Biochemist Samuel Sternberg discusses CRISPR use

Bianca Cacciola, Reporter

Biochemist Samuel Sternberg visited Bakersfield College where he held mass lectures in both the Levan Center and the Forum building on Oct. 24. Sternberg spoke about his book “A Crack in Creation: The New Power to Control Evolution” which focuses on gene editing. 

Sternberg received his doctorate’s degree in chemistry from the University of California Berkeley in 2014 and currently is the head of a research lab at Columbia University, where he is an assistant professor in the Department of Biochemistry and Molecular Biophysics.

The biological advancement CRISPR, the acronym for clustered regularly interspaced short palindromic repeats, has widely taken over the world of biology in the past decade. CRISPR can be defined as “a segment of DNA containing short repetitions of base sequences, involved in the defense mechanisms of prokaryotic organisms to viruses,” according to the Oxford dictionary. 

“One of the most controversial topics right now in biotechnology [and] bioethics is should we use these kinds of tools in human embryos,” Sternberg said. “What are the boundaries for where we should be using technology and where we shouldn’t. And could this tool give us the caliber to make these decisions about the genetics that the next generation might have.” 

CRISPR could have the ability to look at an embryo’s DNA sequence and eliminate the part of the sequence that could be positive for diseases such as HIV, cystic fibrosis, cancer, and more. 

“They take gene edited cells and they can put them in a mouse model.

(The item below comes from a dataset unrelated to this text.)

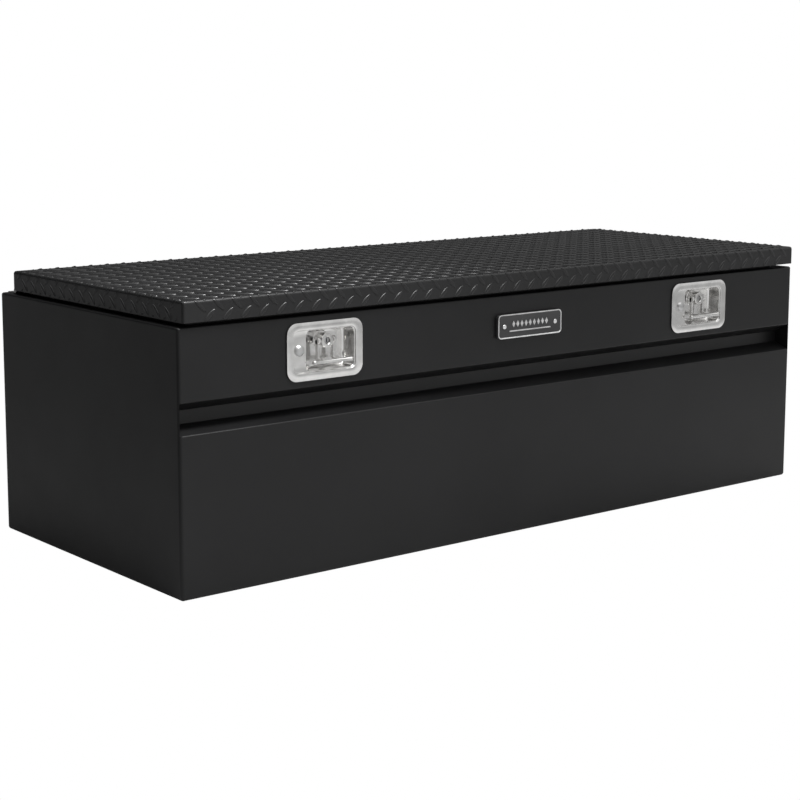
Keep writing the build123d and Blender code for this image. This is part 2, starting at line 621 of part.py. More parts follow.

Then they can look for cancer mastitis, sequence what genes were edited, and get a complete genome-wide landscape on all the different molecular players in tumor mastitis,” Sternberg said. 

With all new biotechnology, the privilege has not passed to begin actually using CRISPR in humans or embryos yet. A Chinese scientist, He Jiankui, used CRISPR technology on a set of embryos to completely rid their DNA sequence of HIV. He performed this experimental task that costed him his career, title, and reputation. Jiankui has now been condemned by many, but he has also answered the question regarding whether or not this tool can work in human genomes. 

“Again, we are in the early days. I don’t think that tomorrow, or next year, or even in a couple years, we are going to have cured genetic diseases. But I think we are at the beginning of a new era with thinking about treating these kinds of conditions in a fundamentally different way, by going into the genome and repairing the mutation at the source,” Sternberg said.